Fundamental limit of discrete-time systems in tracking multi-tone sinusoidal signals

Abstract

This paper studies the tracking performance of linear time-invariant multi-variable discrete-time systems. The specific problem under consideration is to track a multi-tone sinusoidal reference signal consisting of linear combinations of a step and several sinusoidal signals, whereas the tracking performance is measured by the energy of the error response between the output of the plant and the reference signal. Our purpose is to find the fundamental limit for the best attainable performance, under any control structures and parameters, and we seek to determine this limit analytically in terms of the given plant and reference characteristics.

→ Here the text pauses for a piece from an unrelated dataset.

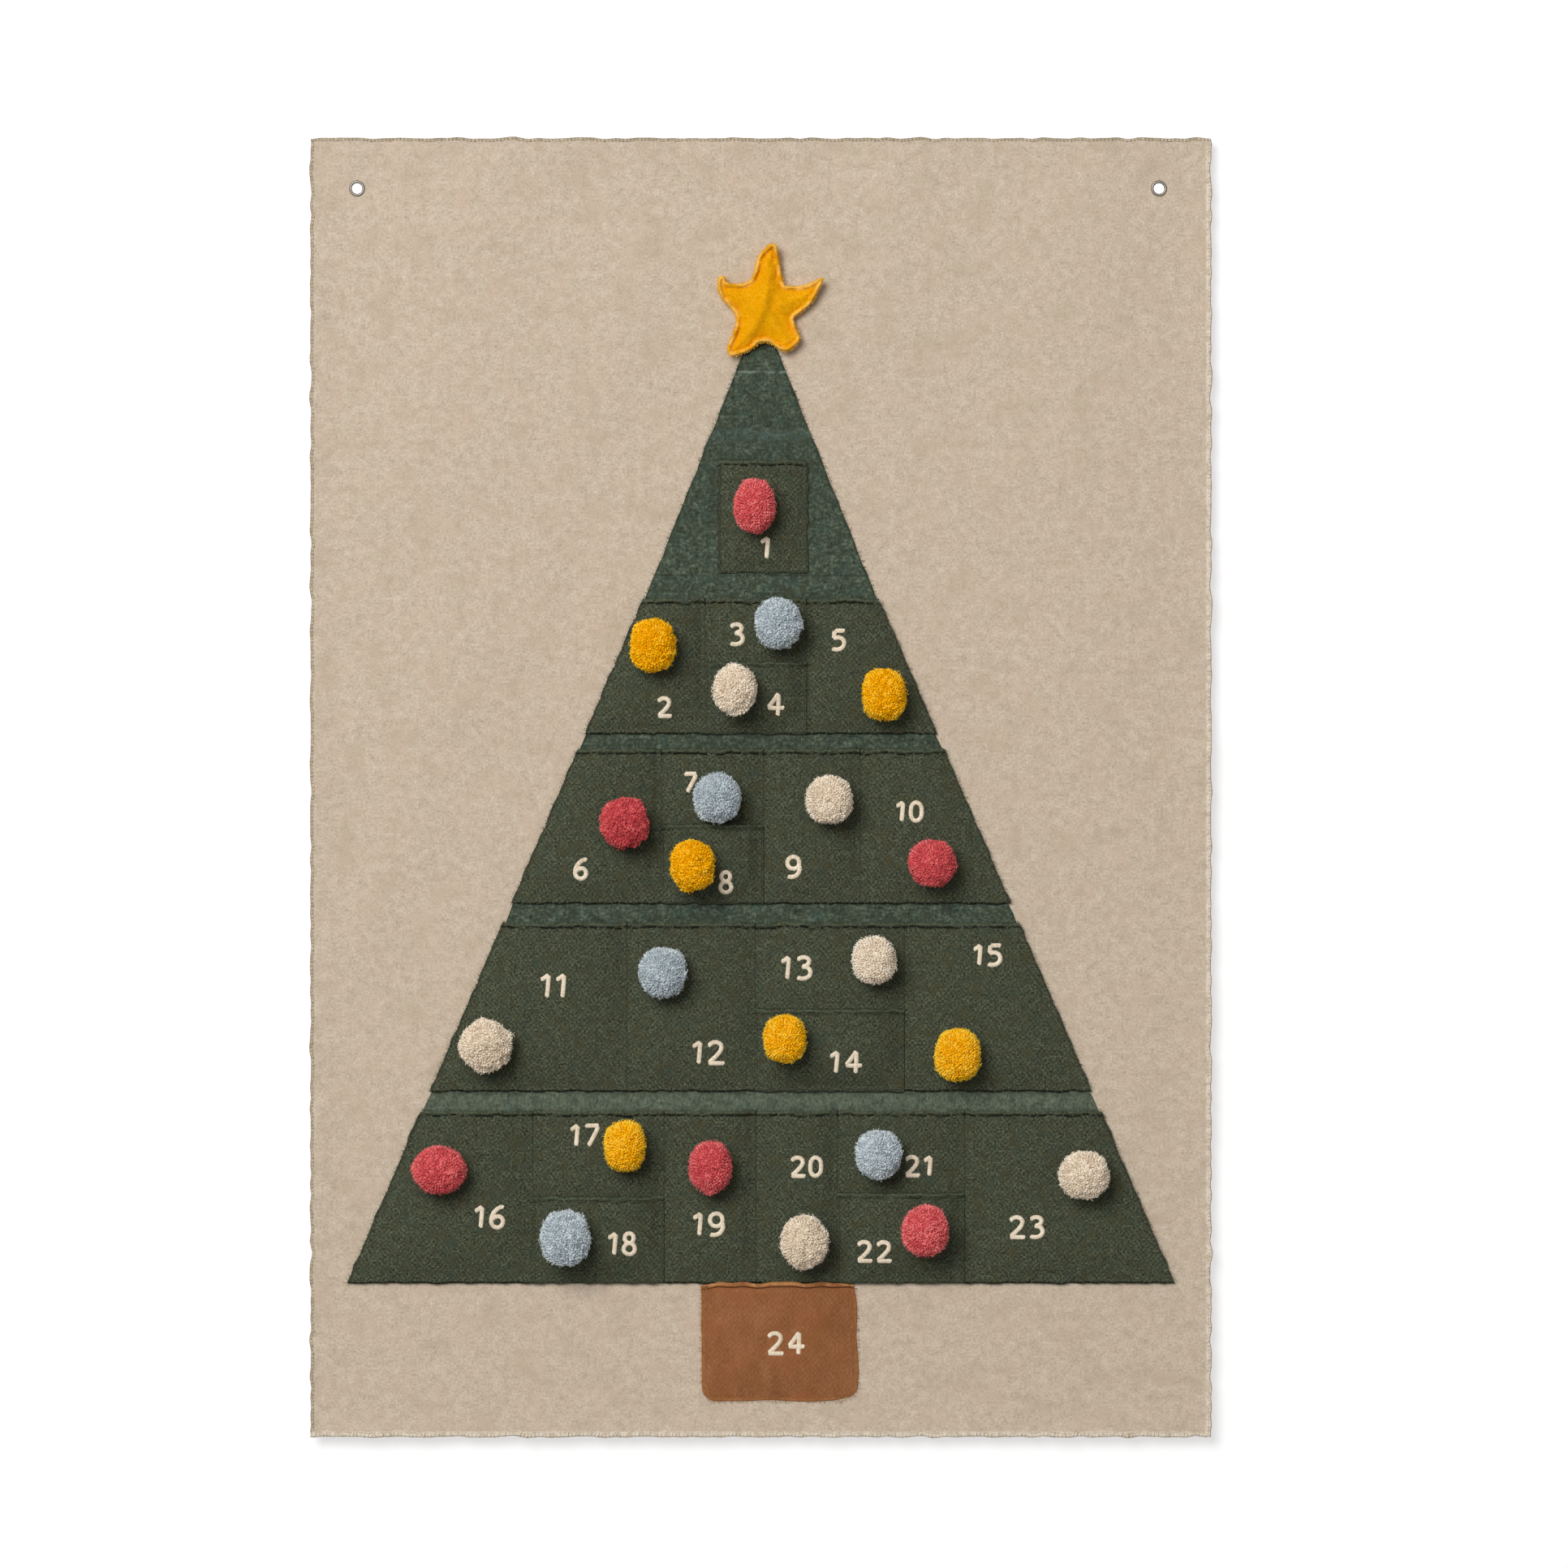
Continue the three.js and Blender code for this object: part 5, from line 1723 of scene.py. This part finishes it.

Both the full-information and partial-information tracking schemes are formulated and investigated to address these goals, which are concerned with whether or not the reference information is fully available for tracking. Analytical expressions are developed in full generality under full-information tracking, and for a more specialized case under partial-information scheme. In addition, an optimal cheap control design is constructed to show that the performance limit can be attained asymptotically in the full-information case. The results show that in general plant nonminimum phase zeros and reference modes can interact to fundamentally constrain a system's tracking ability. They also show that absence of full reference information can degrade the tracking performance, thus demonstrating an intrinsic trade-off between the tracking objective and the availability of the reference information.